La chercheuse souligne également un point essentiel, fréquemment omis des discussions sur le concept même de cancel culture : « On l’évoque pour les agresseurs, mais en réalité, on devrait en parler pour les femmes qui dénoncent. Souvent, elles perdent leur travail, leurs relations, leur réputation. C’est pour elles, beaucoup plus que pour les hommes, que l’humiliation devient plus forte. On va les accuser : qu’est-ce qu’elles faisaient là ? N’ont-elles pas provoqué ? Même quand les gens se doutent que des exactions ont été commises, finalement, ça passe. »
On devrait en parler pour les femmes qui dénoncent. Souvent, elles perdent leur travail, leurs relations, leur réputation. C’est pour elles, beaucoup plus que pour les hommes, que l’humiliation devient plus forte.
Dans une tribune publiée par le journal Le Monde, l’historienne et essayiste, professeure à UCLA, Laure Murat, revient également sur cet aspect du débat. « Le problème de la « cancel culture » est celui de la riposte, d’une réponse politique adéquate à l’impunité. Car qui annule qui ?, interroge-t-elle. Du jour où le footballeur Colin Kaepernick s’est agenouillé en 2016 pendant l’hymne américain pour protester contre les violences policières envers les minorités, il n’a plus été admis à jouer dans aucune équipe de la NFL (National Football League). Et que dire de ces femmes innombrables, violées, harcelées ou qui ont été renvoyées pour avoir refusé une faveur sexuelle à leur employeur ? Annulées, elles aussi, en silence, sans autre pouvoir que de dire, un jour, sur les réseaux sociaux : « Moi aussi »… Celles qui sont mortes sous les coups de leur compagnon n’auront pas eu cette opportunité. »
« J’explique très régulièrement que le combat que je mène signifie ne pas avoir peur de s’attaquer aux hommes de pouvoir. Le coût est très fort, renchérit Alice Coffin. Moi je peux l’assumer parce que je suis élue, c’est à dire que je me trouve en position privilégiée pour demander des comptes à des hommes de pouvoir. » Warda Khemilat insiste donc sur le courage de celles qui osent porter plainte ou dénoncer publiquement, à l’instar de Florence Porcel, qui a ouvertement et nommément accusé PPDA. Elle y voit le signe d’un nouveau rapport de force.
La « cancel culture », c’est aussi et peut-être d’abord cela : un immense ras-le-bol d’une justice à deux vitesses.
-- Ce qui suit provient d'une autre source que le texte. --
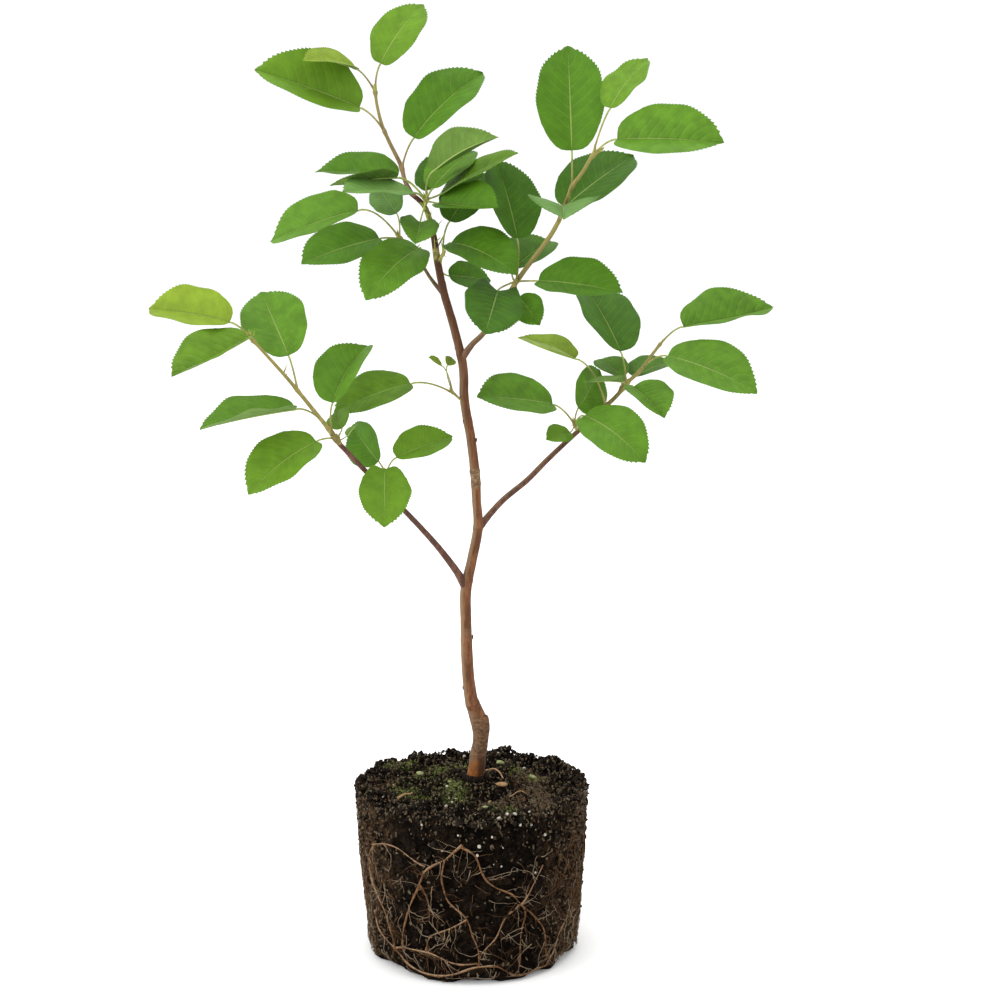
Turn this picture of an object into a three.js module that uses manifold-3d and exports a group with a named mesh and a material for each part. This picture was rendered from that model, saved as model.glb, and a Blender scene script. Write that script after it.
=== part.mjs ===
// A young serviceberry, about half a metre tall, lifted out of its pot with the root ball whole.
// Millimetres, +Z up. The origin is the middle of the root ball's flat underside, and the front faces -Y.
// Headings are degrees round from +X towards +Y, and rises are degrees above level.
import * as THREE from "three";
import * as BufferGeometryUtils from "three/addons/utils/BufferGeometryUtils.js";
import Module from "manifold-3d";

const wasm = await Module();
wasm.setup();

// Clear gap between pieces that meet
const CLEARANCE = 0.3;
const SEED = 41;

// Root ball: the soil of a one-litre round pot
const BALL = {
  height: 91,
  footRadius: 56.2,
  rimRadius: 62.6,
  edgeRound: 2.6,
  sides: 48,
  wallShares: [0.1, 0.26, 0.42, 0.58, 0.74, 0.9],
  topShares: [0.82, 0.62, 0.42, 0.22, 0],
};

// Unevenness of the wall: rise, waves round the ball, waves along its height and start
const WALL_WAVES = [
  [0.4, 3, 0.07, 1.3],
  [0.24, 7, -0.11, 4.1],
  [0.16, 13, 0.19, 2.2],
];

// Unevenness of the soil's top: rise, waves along x, waves along y and start
const SOIL_WAVES = [
  [0.6, 0.17, 0.15, 0.2],
  [0.6, 0.17, -0.15, 1.0],
  [0.8, 0.33, -0.21, 2.0],
  [0.55, 0.41, 0.28, 2.7],
];

// Crumbs of soil standing up round the rim: x, y, rise and spread
const CLODS = [
  [-49, 36, 4.2, 7],
  [-60, 2, 4.6, 6],
  [-14, 56, 3.4, 6],
  [22, 52, 4.0, 9],
  [47, 36, 3.2, 7],
  [-57, -8, 2.4, 6],
  [38, -40, 1.8, 9],
];

// The soil is level this far round the trunk's foot, and rough past the second radius
const LEVEL_RADIUS = 13;
const ROUGH_RADIUS = 26;

// Leaf blades: thickness at the midrib (least, and as a share of the length), widest place, how full the
// outline is towards the base and the tip, cross-sections along the midrib, and how much the edges wave
const LEAF = {
  thickness: 0.9,
  thicknessShare: 1 / 50,
  widest: 0.47,
  fullBase: 0.52,
  fullTip: 0.72,
  end: 0.02,
  stations: [0.01, 0.09, 0.25, 0.47, 0.68, 0.86, 0.96, 1],
  wave: 0.02,
};

// Leaf stalks: thickness at the shoot and at the blade, and how soon they turn to the blade's own line
const STALK = { foot: 1.5, neck: 1.1, lead: 0.4, steps: 4 };

// Sides of the tubes, and cross-sections between the places named on them
const TUBES = { trunkSides: 10, boughSides: 8, stemSides: 6, trunkSteps: 2, boughSteps: 3, stemSteps: 2 };

// Roots on the outside of the ball: how clear they lie of the soil, and the length of their straight runs
const ROOT = { clear: 0.5, sides: 4, step: 9 };

// Colour and roughness of the solids
const SOIL = { color: 0x2c2018, roughness: 0.95 };
const ROOTS = { color: 0x9a6a3c, roughness: 0.8 };
const BARK = { color: 0x7b5540, roughness: 0.75 };
const FOLIAGE = { color: 0x568f2c, roughness: 0.55 };

// Trunk from the soil to the first leaves of the top shoot: x, y, z and thickness
const TRUNK = [
  [1.4, 4, 93.8, 9.8],
  [1.9, 4, 96.5, 9.2],
  [2.5, 4, 100, 8.8],
  [3.1, 4, 107, 8.5],
  [4.1, 4, 112.5, 7.8],
  [4.8, 4, 118, 8.3],
  [5.1, 4, 122.5, 9.3],
  [4.2, 4, 128, 9.5],
  [2.0, 4, 133, 7.3],
  [0.4, 3, 138, 6.6],
  [-1.4, 2, 149, 5.9],
  [-2.7, 1, 161, 5.5],
  [-3.0, -1, 180, 5.3],
  [-3.3, -2, 200, 5.5],
  [-0.5, -2, 216, 5.2],
  [3.2, -1, 234, 4.6],
  [2.7, 0, 248, 4.5],
  [2.1, 1, 259, 4.6],
  [0, 2, 280, 4.3],
  [-3.3, 3, 301, 4.2],
  [-4.2, 4, 318, 4.1],
  [-9, 4, 339, 4.0],
  [-14.3, 3, 358, 3.8],
  [-17.4, 1, 374, 3.5],
  [-19.1, 0, 386, 3.1],
  [-21.2, 1, 395, 2.8],
  [-24.3, 3, 402.5, 2.7],
  [-31.5, 6, 409, 2.5],
];

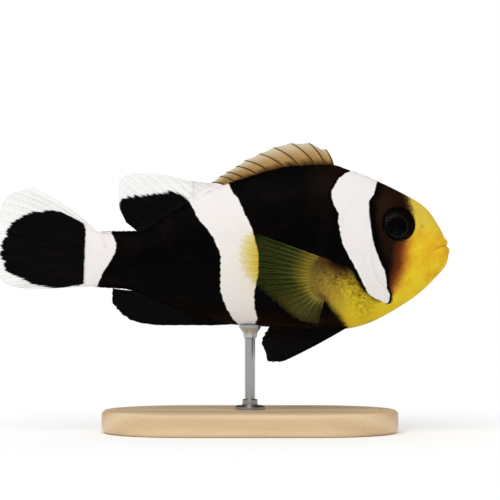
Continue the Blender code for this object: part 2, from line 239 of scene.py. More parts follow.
class Paint:
    """A material being made."""

    def __init__(self, name):
        self.material = bpy.data.materials.new(name)
        self.material.use_nodes = True
        self.tree = self.material.node_tree
        self.tree.nodes.clear()

    def node(self, kind, settings=None, inputs=None):
        return add_node(self.tree, kind, settings, inputs)

    def millimetres(self, vector):
        scaled = self.node("ShaderNodeVectorMath", {"operation": "SCALE"}, {0: vector, "Scale": 1 / MM})
        return scaled.outputs[0]

    def place(self):
        """Where a point is on the object, in millimetres."""
        return self.millimetres(self.node("ShaderNodeTexCoord").outputs["Object"])

    def attribute(self, name, output="Vector"):
        return self.node("ShaderNodeAttribute", {"attribute_name": name}).outputs[output]

    def parts(self, vector):
        split = self.node("ShaderNodeSeparateXYZ", None, {0: vector})
        return [Value(self, socket) for socket in split.outputs]

    def vector(self, x, y, z=0.0):
        return self.node("ShaderNodeCombineXYZ", None, {0: x, 1: y, 2: z}).outputs[0]

    def noise(self, vector, scale, detail=2.0, roughness=0.5):
        """Soft noise about 0, from about -0.5 to 0.5, at so many grains to the vector's unit."""
        node = self.node(
            "ShaderNodeTexNoise",
            None,
            {"Vector": vector, "Scale": scale, "Detail": detail, "Roughness": roughness},
        )
        return Value(self, node.outputs["Fac"]) - 0.5

    def mix(self, share, first, second):
        """The first colour, turning into the second as share goes from 0 to 1."""
        node = self.node("ShaderNodeMix", {"data_type": "RGBA"}, {0: share, 6: first, 7: second})
        return node.outputs[2]

    def bump(self, height, distance):
        """A normal from a height between 0 and 1 times a distance in millimetres."""
        inputs = {"Height": height, "Distance": distance * MM, "Strength": 1.0}
        return self.node("ShaderNodeBump", None, inputs).outputs[0]

    def solid(self, colour, roughness, normal=None, **fixed):
        """A Principled shader. Fixed values are set on its own sockets."""
        inputs = {"Base Color": colour, "Roughness": roughness}
        if normal is not None:
            inputs["Normal"] = normal
        inputs.update((name.replace("_", " "), number) for name, number in fixed.items())
        return self.node("ShaderNodeBsdfPrincipled", None, inputs).outputs[0]

    def clear(self, tint=(1, 1, 1, 1)):
        """A shader that lets light straight through."""
        return self.node("ShaderNodeBsdfTransparent", None, {"Color": tint}).outputs[0]

    def blend(self, share, first, second):
        """The first shader, turning into the second as share goes from 0 to 1."""
        return self.node("ShaderNodeMixShader", None, {0: share, 1: first, 2: second}).outputs[0]

    def end(self, surface):
        self.node("ShaderNodeOutputMaterial", None, {"Surface": surface})
        return self.material


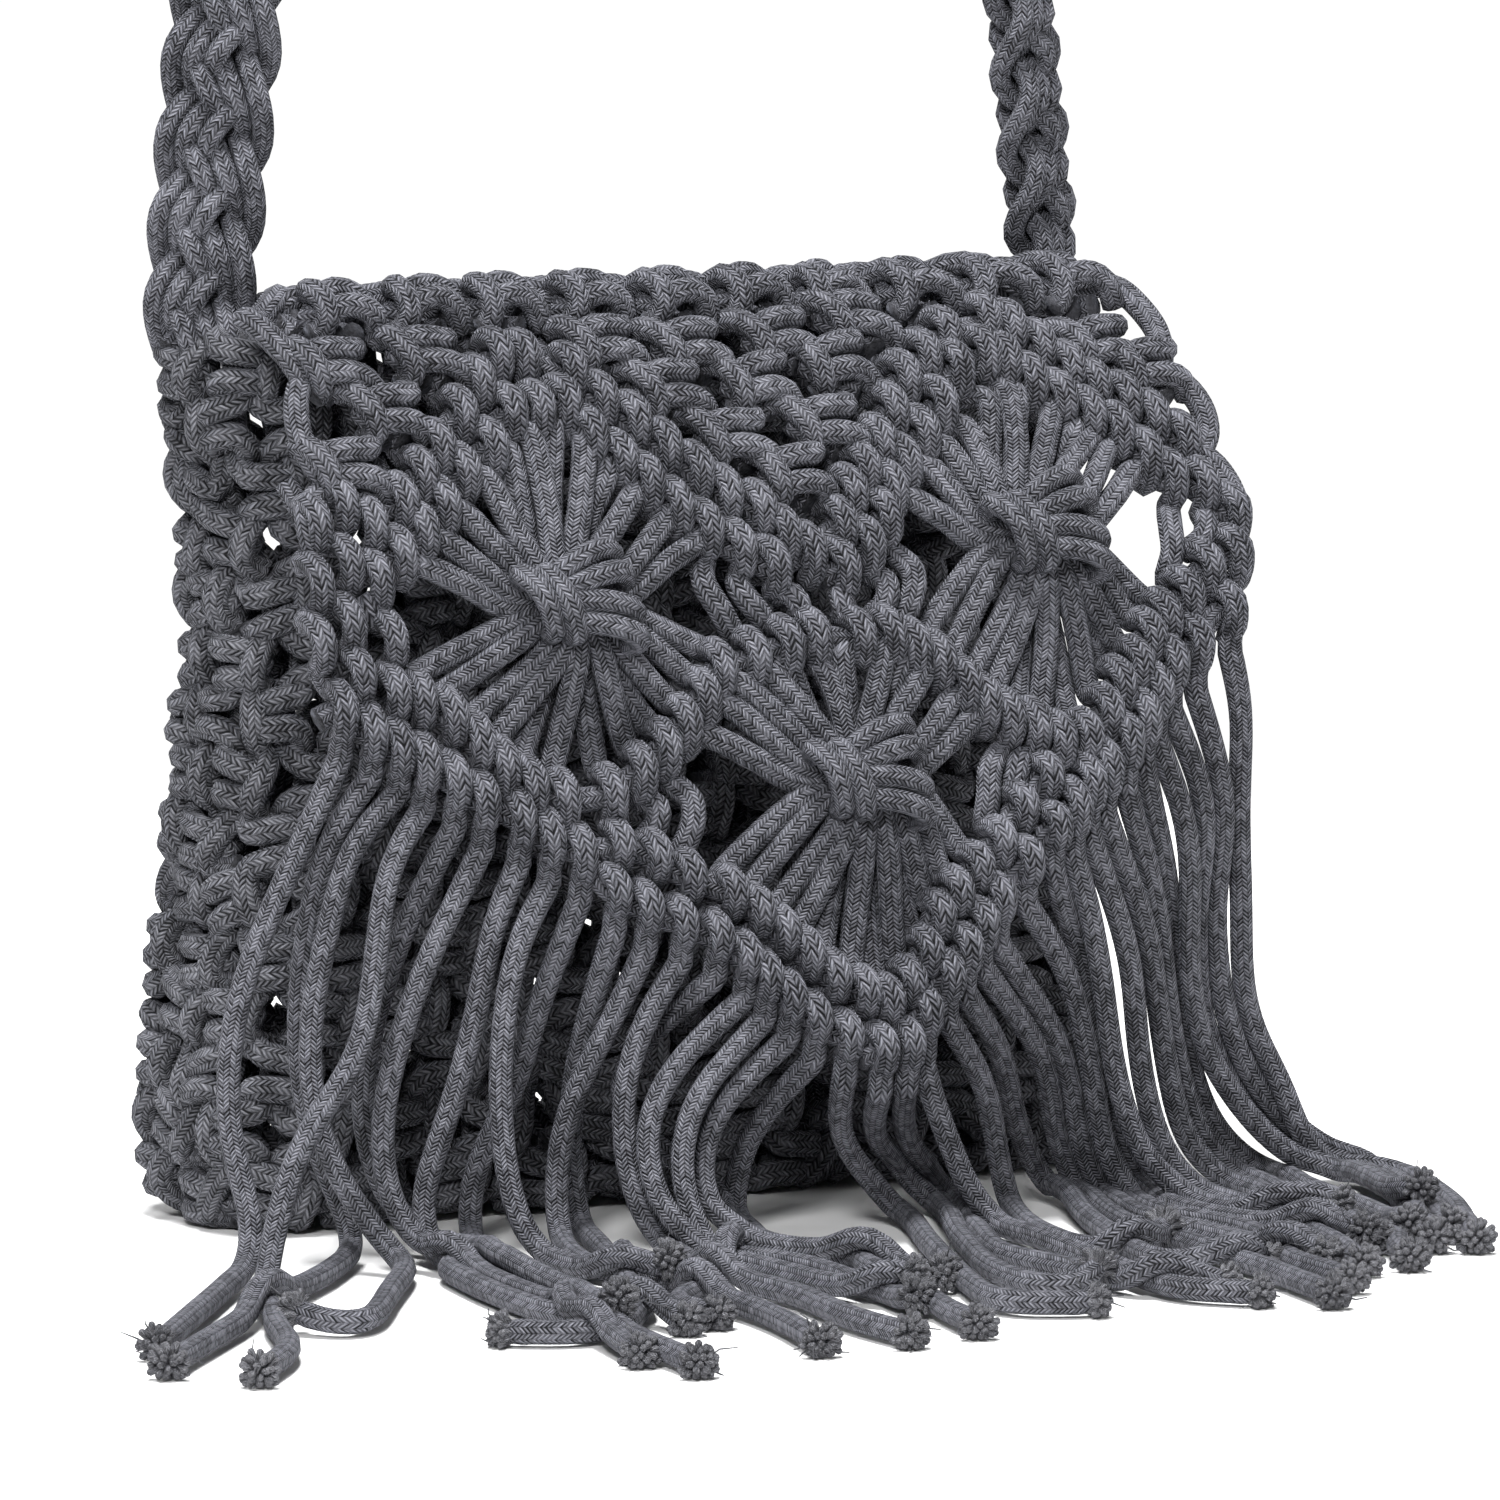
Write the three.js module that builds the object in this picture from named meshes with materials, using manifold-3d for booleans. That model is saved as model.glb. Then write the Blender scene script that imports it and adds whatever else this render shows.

« La « cancel culture », c’est aussi et peut-être d’abord cela : un immense ras-le-bol d’une justice à deux vitesses, une immense fatigue de voir le racisme et le sexisme honorés quand les Noirs se font tuer par la police et les statistiques de viols et de féminicides ne cessent d’augmenter », écrit Laure Murat. Car derrière les cries d’orfraie dénonçant, au travers de ce concept, une censure inadmissible se cachent bien souvent les arguments d’une bataille culturelle qui ne dit pas son nom. Sur les questions de violences sexuelles et de racisme, elle traduit une puissante volonté de changement de paradigme et de pratiques. Une volonté pas prête d’être annulée.